Pedro Ricardo Miño toca una tecla y se hace un silencio pulcro entre las butacas. El trianero, poseído, se abalanza sobre el piano. La percusión lo acompaña cuando la armonía empieza a rugir. El Patio de la Matanza se convierte en un laberinto musical. El pianista ahora se mueve al son de una caja que cada vez suena más rápido. De la calma a la aceleración. Y otra vez calma. Carrusel de cosquillas en el oído. Hay quien cierra los ojos y deja que la armonía le subraye algún pensamiento. La miel del teclado. El hormigueo del cajón. Sincronía pura hasta que se levanta y arranca un aplauso.
Los dedos del trianero disparan rafagazos de sensibilidad. Tocar el piano así es mandar sobre el tiempo y la atención, tener a la noche desnuda haciendo surf sobre la tapa frontal del instrumento. Es clásico, pero es flamenco. Lo corrobora el cuadro que toca palmas, que le jalea llamándole maestro. Lo demuestra su cuerpo, que baila sentado. Todo tiembla, como tiembla el puente de su barrio cuando San Gonzalo da una levantá.

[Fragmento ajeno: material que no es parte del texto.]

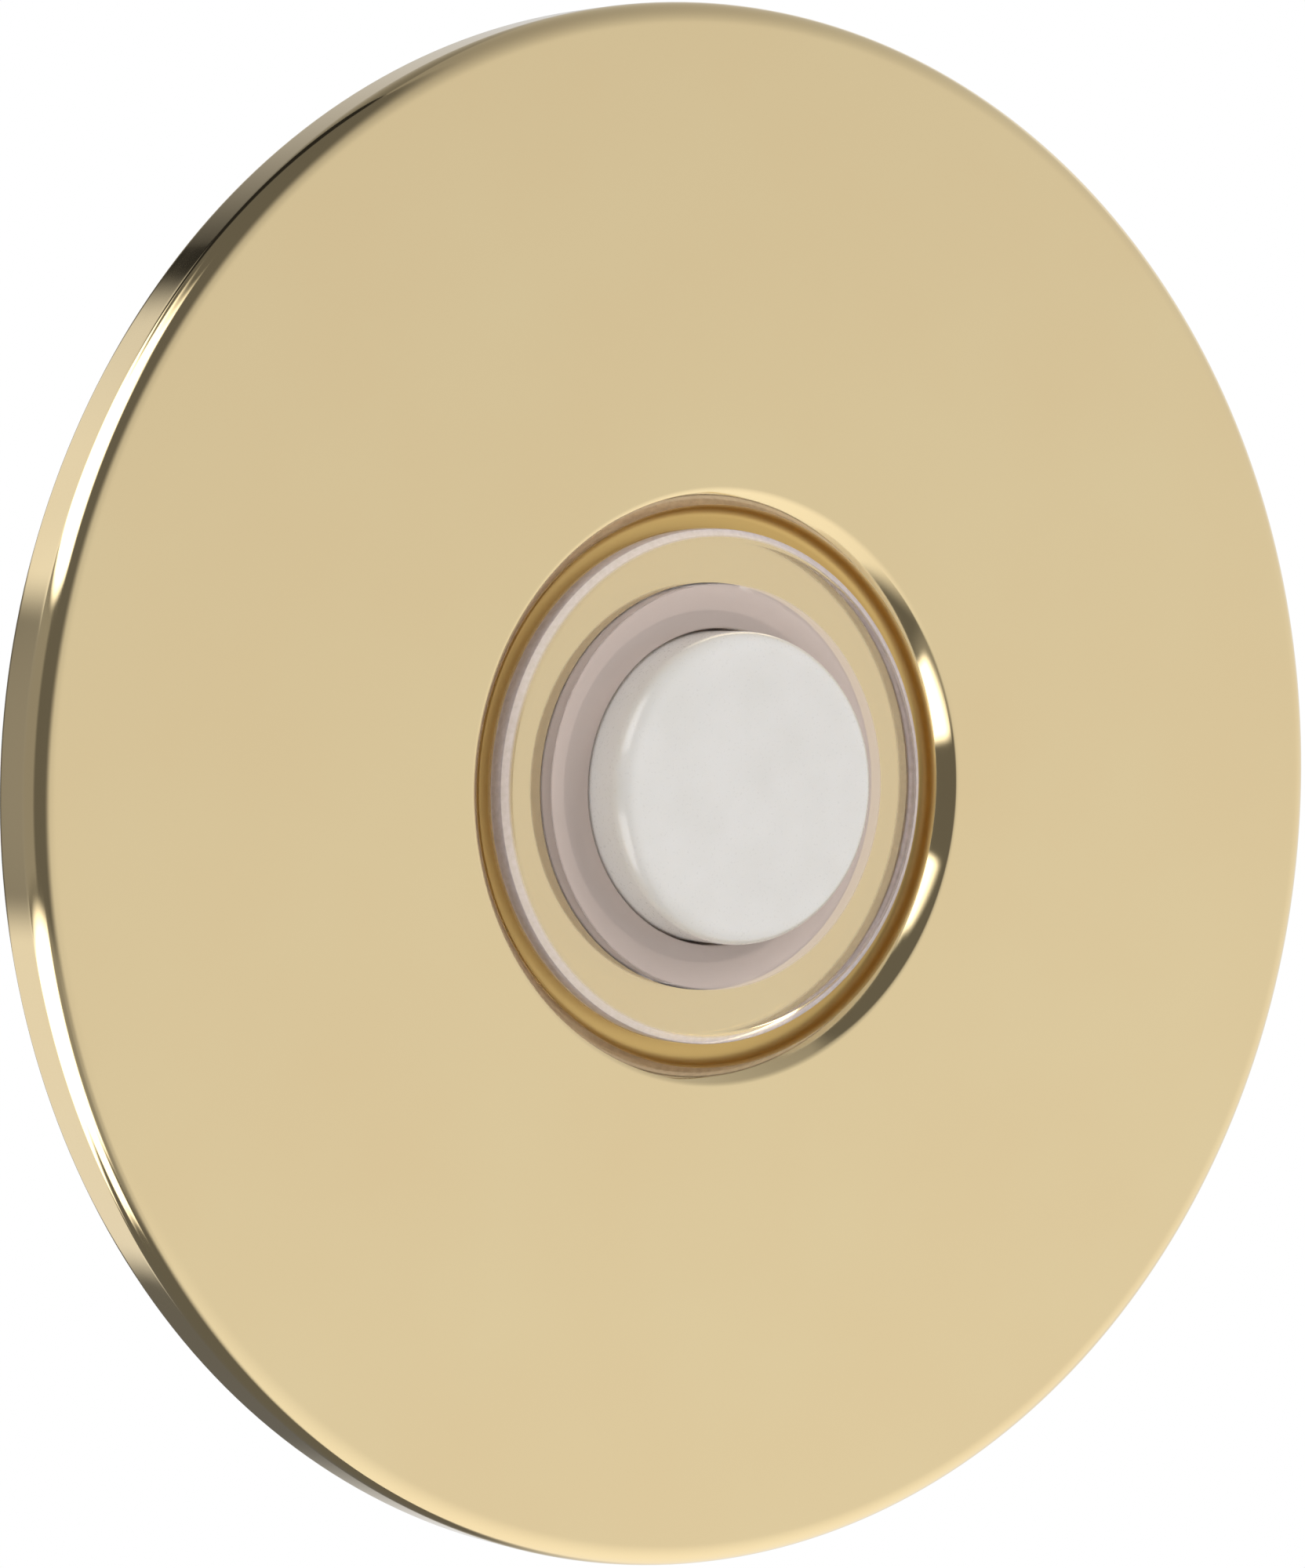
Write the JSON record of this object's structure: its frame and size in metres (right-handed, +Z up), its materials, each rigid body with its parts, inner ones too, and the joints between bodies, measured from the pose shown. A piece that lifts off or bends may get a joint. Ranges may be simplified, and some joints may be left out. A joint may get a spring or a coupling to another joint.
{
  "type": "doorbell push button",
  "caption": "Round recessed doorbell push button: polished brass plate, clear ring, sprung white button and a rear barrel with screw terminals.",
  "frame": {"origin": "centre of the plate's rim on the wall's face, on the button's axis", "axes": "+Z up, -Y out of the wall towards the person who presses, +Y along the barrel into the wall, +X to the right seen from the front"},
  "size_m": [0.0635, 0.031, 0.0634],
  "materials": {
    "polished_brass": "polished and lacquered",
    "clear_acrylic": "clear, polished mould",
    "white_button": "opal white, semi-gloss",
    "barrel_nylon": "natural nylon, moulded",
    "base_phenolic": "dark moulding compound",
    "holder_nylon": "white nylon, moulded",
    "spring_steel": "oiled spring steel",
    "contact_brass": "stamped, bare",
    "contact_silver": "silver",
    "lamp_clear": "clear epoxy",
    "tinned_wire": "tinned copper",
    "resistor_body": "beige coating",
    "plated_steel": "zinc plated"
  },
  "bodies": {
    "root": {"escutcheon_plate": "polished_brass", "lens_ring": "clear_acrylic", "barrel_housing": "barrel_nylon", "push_nut": "spring_steel", "return_spring": "spring_steel", "lamp": "lamp_clear", "lamp_holder": "holder_nylon", "lamp_lead_left": "tinned_wire", "lamp_lead_right": "tinned_wire", "resistor": "resistor_body", "contact_strip_right": "contact_brass", "contact_strip_left": "contact_brass", "contact_points": "contact_silver", "terminal_base": "base_phenolic", "terminal_plate_right": "contact_brass", "terminal_plate_left": "contact_brass", "terminal_rivets": "contact_brass", "terminal_washers": "plated_steel", "terminal_screws": "plated_steel"},
    "button": {"button_cap": "white_button", "contact_ring": "contact_brass"}
  },
  "joints": [
    {"name": "button_press", "type": "slide", "parent": "root", "child": "button", "axis": [0, 1, 0], "range_m": [0, 0.0012], "stiffness_N_per_m": 400, "springref_m": -0.004, "deforming": ["return_spring"]}
  ]
}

Es él el que va a por Inés Bacán y la lleva cogida del brazo hasta la silla. Cuando la lebrijana universal se sienta, ya no tenía escapatoria la magia. Es raro, porque está cohibida, pero a la vez parece que está sentada a la fresca en la calle. De su boca sale una voz que despierta a los duendes, que pone a dormir a todo lo horrible que tenga este mundo. Canta una nana y lo de la Rosa de Luis de la Carrasca. Mira al cielo y le dedica a su hermano Pedro, el que le quitó la timidez con amor, el caudal de cariño intimista que sale de su garganta. Romance. El hijo del rey moro. Lo suyo es un retraimiento atractivo, un lamento negro que abriga. Seguiriyas maireneras, balacera contra la puerta de quien aún no se ha entregado a este conjuro. «¿Ha estado bien?», pregunta cohibida. No cuenta milongas, pero las canta acariciando las penumbras. Los asistentes lo reconocen en pie, con una ovación cerrada.
El maestro de Triana interpreta unas alegrías que invitan a coronar montañas, a conquistar sueños, a sacar el pesimismo de los diccionarios. Quiero ser mota de polvo en su teclado, que me aplaste con su genialidad. Talento artesano, que embauca. Pone al servicio de la Macanita su prodigio. La de Jerez entra con un mantón rojo y traje negro con brillos. Entona malagueñas de Manuel de la Torre. Su quejío es una pena que se mece, que abre cada poro de la piel cuando va por arriba. Su torrente es moreno, ronco, personal. Ole las cosas rotas que sanan. Por soleá terminó de sacar a la luna de la tramoya. La blancura apareció por detrás de los tejados del Patio de la Matanza. De pie, apoyada en el piano, Tomasa perfila estrellas. La luna ahora es suya. Canta por bulerías. Al terminar saca con ella a Bacán, que lleva una muleta en su mano. La de los Pinini canta un martinete y dan ganas de ponerse a aullar mirando al cielo. Una pareja sale charlando y sonriendo por la Puerta del León.